At this point you may well ask what all this has to do with the history of the United States of America. You deserve an answer. For full disclosure I must tell you that I am an American by birth and by parentage, and proud to be so. My families have an unusually long history in the US. My mother’s maiden name is Watson, which is Scots-Irish, and her mother’s maiden name was Land (German). Both families came to the British colonies in North America at some point during the mid eighteenth century. The first ancestor in a direct line on my father’s side came from England (can there be any name more English than Bedford?) in 1701 or 1703. The record is not entirely clear. He married a descendant of a family who came over on the Mayflower. If that is not American enough for you, both of my father’s grandfathers married Native American women: a Choctaw in one case and a Cherokee in the other. I would assume those credentials should suffice. My father was born in Belen, New Mexico (yes, it was already a US state by then) and my mother in Lorenzo, Texas, just outside of Lubbock. My father’s family did tenant farming in west Texas and when his father died, the family moved to Clovis, just across the line in New Mexico. My mother grew up on tenant farms, in west Texas when she was little, and then in Roosevelt County, also in eastern New Mexico.

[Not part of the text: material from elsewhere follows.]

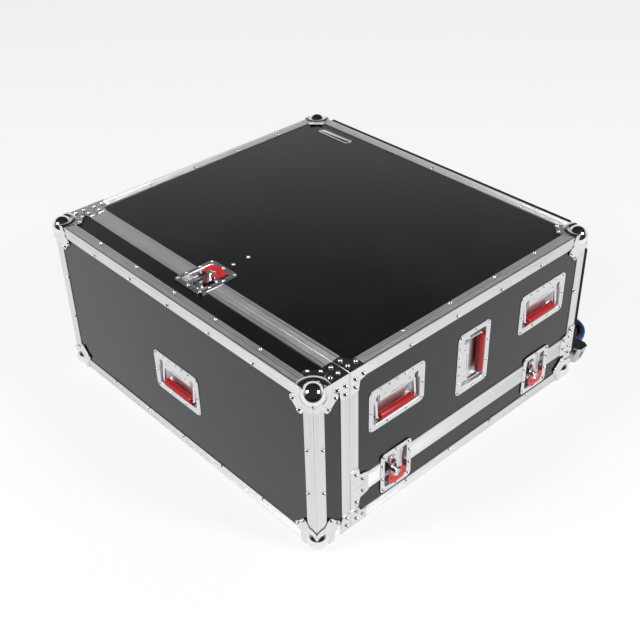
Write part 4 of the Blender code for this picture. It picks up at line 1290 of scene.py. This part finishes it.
@dataclass
class Handles:
    """Seven recessed handles: pressed dish, slotted hinge plate, steel bail and red grip."""

    length: float = 175.0 * MM
    width: float = 113.0 * MM
    rim: float = 14.0 * MM
    depth: float = 18.0 * MM
    flange: float = -0.3 * MM
    spread: float = 60.0 * MM
    axle: Point = (30.0 * MM, -9.0 * MM)
    axle_radius: float = 4.5 * MM
    axle_reach: float = 73.0 * MM
    grip: Point = (-30.0 * MM, -5.0 * MM)
    grip_radius: float = 10.0 * MM
    grip_length: float = 104.0 * MM
    bail_radius: float = 3.8 * MM
    bend: float = 9.0 * MM
    bail_end: float = 6.0 * MM
    sleeve: Point = (4.7 * MM, 8.0 * MM)
    plate_reach: float = 25.5 * MM
    slot_top: float = 7.1 * MM
    slot_half: float = 5.5 * MM
    slit_half: float = 23.0 * MM
    slit_rise: Point = (5.0 * MM, 6.6 * MM)
    hole: Triple = (38.0 * MM, 14.0 * MM, 2.4 * MM)
    rivet_inset: float = 7.0 * MM
    up_and_out: dict[str, tuple[Triple, Triple]] = field(default_factory=lambda: {
        f"{side.label}_{place}": ((0, -1, 0) if place == "middle" else (0, 0, 1), (side.value, 0, 0))
        for side in Side for place in ("front", "middle", "rear")} | {"front": ((0, 0, 1), (0, -1, 0))})

    def model_dish(self) -> Piece:
        """Model the pressed dish."""
        steps = ((1.2 * MM, 0.985, 0.98), (self.depth - 2.4 * MM, 0.975, 0.965), (1.2 * MM, 0.97, 0.95))
        tray = Pressing("dish", (self.length, self.width), middle=0.0, level=self.flange, corner=14.0 * MM,
                        rim=self.rim, wall=1.2 * MM, turned=1.2 * MM, soft=0.45 * MM, steps=steps)
        return tray.model("tray_steel")

    def model_cover(self) -> Piece:
        """Model the plate over the axle, with slots for the bail, a long slit and small holes."""
        top = self.width / 2 - self.rim
        low = top - self.plate_reach
        x = self.length / 2 - self.rim + 0.5 * MM
        near, far = self.spread - self.slot_half, self.spread + self.slot_half
        right = [(near, low), (near, top - self.slot_top), (far, top - self.slot_top), (far, low), (x, low),
                 (x, top + 0.5 * MM)]
        left = [(-px, py) for px, py in reversed(right)]
        bench = Bench.trace("hinge_cover", right + left, self.flange - 1.3 * MM)
        bench.round_corners(0.8 * MM, 2).rise(1.2 * MM).closed()
        foot, head = (low + rise for rise in self.slit_rise)
        bench.carve(Bench.block("slit", (-self.slit_half, foot, -0.1), (self.slit_half, head, 0.1)).take())
        across, up, radius = self.hole
        for spot in (-across, across):
            bench.carve(Bench.drum("hole", -0.1, 0.1, radius, 16, (spot, low + up)).take())
        return dress(bench.soften(0.25 * MM).take(), "tray_steel")

    def model_bail(self) -> Piece:
        """Model the bent steel bail on its axle."""
        up, axle_z = self.axle
        grip_y, grip_z = self.grip
        straight = (0.0, grip_y + self.bend - up, grip_z - axle_z)
        bench = Bench("bail", bpy.ops.mesh.primitive_circle_add, vertices=16, radius=self.bail_radius,
                      location=(self.spread, up, axle_z), rotation=(QUARTER, 0.0, 0.0))
        bench.extrude(straight)
        bench.spin(-QUARTER, 8, UP, (self.spread - self.bend, grip_y + self.bend, grip_z))
        bench.extrude((-self.bail_end, 0.0, 0.0)).pick(Pick.EDGES, lambda e: e.is_boundary)
        bpy.ops.mesh.edge_face_add()
        bench.closed().modifier("MIRROR", use_axis=(True, False, False), use_mirror_merge=False)
        bar = Bench.drum("axle", -self.axle_reach, self.axle_reach, self.axle_radius, 20)
        bar.turn(QUARTER, "Y").shift((0.0, up, axle_z))
        bar.pick(Pick.FACES, lambda f: abs(f.normal.x) > 0.9).inset(1.0 * MM, 0.8 * MM)
        steel = dress(Bench.join("bail", [bench.closed().take(40.0), bar.take(40.0)]), "rivet_steel")
        sleeves = []
        for way in (-1.0, 1.0):
            sleeve = Bench.drum("sleeve", 0.0, self.sleeve[1], self.sleeve[0], 24)
            sleeve.turn(QUARTER, "X").shift((way * self.spread, up - self.axle_radius, axle_z + 0.6 * MM))
            sleeves.append(dress(sleeve.soften(0.4 * MM).take(), "black_plastic"))
        return Bench.join("bail", [steel, *sleeves])

    def model_grip(self) -> Piece:
        """Model the moulded grip: a bar with rounded ends that are sunk round the bail."""
        half = self.grip_length / 2
        bench = Bench.drum("grip", -half, half, self.grip_radius, 40)
        bench.pick(Pick.FACES, lambda f: abs(f.normal.z) > 0.9)
        bench.inset(self.grip_radius * 0.42).inset(0.6 * MM, -0.9 * MM)
        bench.pick(Pick.EDGES, lambda e: all(abs(abs(v.co.z) - half) < 1e-5 and
                                             v.co.xy.length > self.grip_radius * 0.98 for v in e.verts))
        bench.bevel(2.2 * MM, 5).everything().turn(QUARTER, "Y").shift((0.0, *self.grip))
        return dress(bench.closed().take(40.0), "red_grip")

    def rivet_points(self) -> list[Point]:
        """Places of the small rivets round the flange."""
        x, y = self.length / 2 - self.rivet_inset, self.width / 2 - self.rivet_inset
        corner = [(s * (x - MM), t * (y - MM)) for s in (-1, 1) for t in (-1, 1)]
        top = [(px * MM, y) for px in (-50, -25, 0, 25, 50)]
        return corner + top + [(-x, -4.0 * MM), (x, -4.0 * MM), (-30 * MM, -y), (30 * MM, -y)]

    def build(self) -> None:
        """Place the seven handles."""
        dish = Bench.join("dish", [self.model_dish(), self.model_cover()])
        bail, grip = self.model_bail(), self.model_grip()
        for name, (up, out) in self.up_and_out.items():
            body, swing, node = "cover" if name == "front" else "lid", "grip_" + name, "handle_dish_" + name
            matrix = CASE.hardware(node, up, out)
            place(dish, "handle_tray_" + name, matrix, body, "handle_dish", node)
            place(bail, "handle_bail_" + name, matrix, swing, "handle_dish", "handle_" + name)
            place(grip, "handle_grip_" + name, matrix, swing, "grip")
            RIVETS[body].put(matrix, self.rivet_points(), self.flange, 0.66)
        Bench.discard(dish, bail, grip)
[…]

All this goes into the picture I constructed for myself about what the US was like while I was growing up in Argentina as a missionaries’ kid. We spoke English at home and lived an American family life, but outside the home, at school, church, social functions, and with friends, it was an Argentine life in the Spanish language. As a result I am fully bicultural and bilingual, a function of how I grew up, not of me or my abilities. I can see both American and Argentine culture from the inside and also as an outsider to them. This is called cultural relativity.

I first learned about US culture and history from my parents. Then on each of the two obligatory furloughs, which occurred before I turned eighteen, I went to public schools in Fort Worth, where I was born and where I live now, and learned more about US life and history. During both furloughs I also learned about aspects of US life that did not jibe with what I had been taught about it, either by my parents or my schools. But I am getting ahead of my story here. I did my last three years of high school in an American school in Buenos Aires in order to transition smoothly to college in the US. We studied American history in the 11th grade, where I learned still more about the country. When I moved here for college I had to socialize as an adult American, not an easy process, but a beneficial one. My bicultural condition drove me to think about the themes that characterize US life, where these themes came from, and where they may be leading. Through reflection, travel, and reading (both US history books and keeping up with events as they happened while I lived here) I have continued to learn to this day. My ongoing understanding of Argentina followed a similar process.

I would like to share with you what I have discovered. Walking through as much American history as we can in a single volume, I will organize the review of US history by cultural themes, that is, by the ways of acting and thinking that are easily observable but rarely noticed. These themes constitute assumptions that drive our ideology and actions and filter out certain concepts about ourselves while letting others through. By way of example, some of the themes are the family farm experience, which dominated until the mid-twentieth century, an uncritical assumption of American exceptionality, the place of sports, whom we consider persons of value, and so on. I will trace these themes through highlights of our shared American experience and in so doing hope to convince you that history is endlessly fascinating.

It should not be forgotten that all histories are personal. I admit up front that this is my take, this is how I try to make sense of the present by studying the past. The writer of any history chooses what is important, significant, and interesting and what is not, thus giving you his or her selective and personal vision. It could not possibly be any other way. The book you hold in your hand may be the first that organizes the history of the country around organically American cultural themes and values. Perhaps it will bring to light matters that have necessarily been overlooked before now. I invite you, not to agree with everything I say, but to follow along for the enjoyment of it.

My purpose in this book is not to be critical or judgmental, but rather to enlighten. Some topics I touch on are sensitive and negative, but that is because, like every other country, we have had episodes in our history which are at variance with our admirable principles contained in the Declaration of Independence and in the Bill of Rights. I also hope to highlight our strengths as a country which we can draw on to improve our future prospects. I am proud and happy to be an American, and equally glad I had the privilege of growing up in two cultures.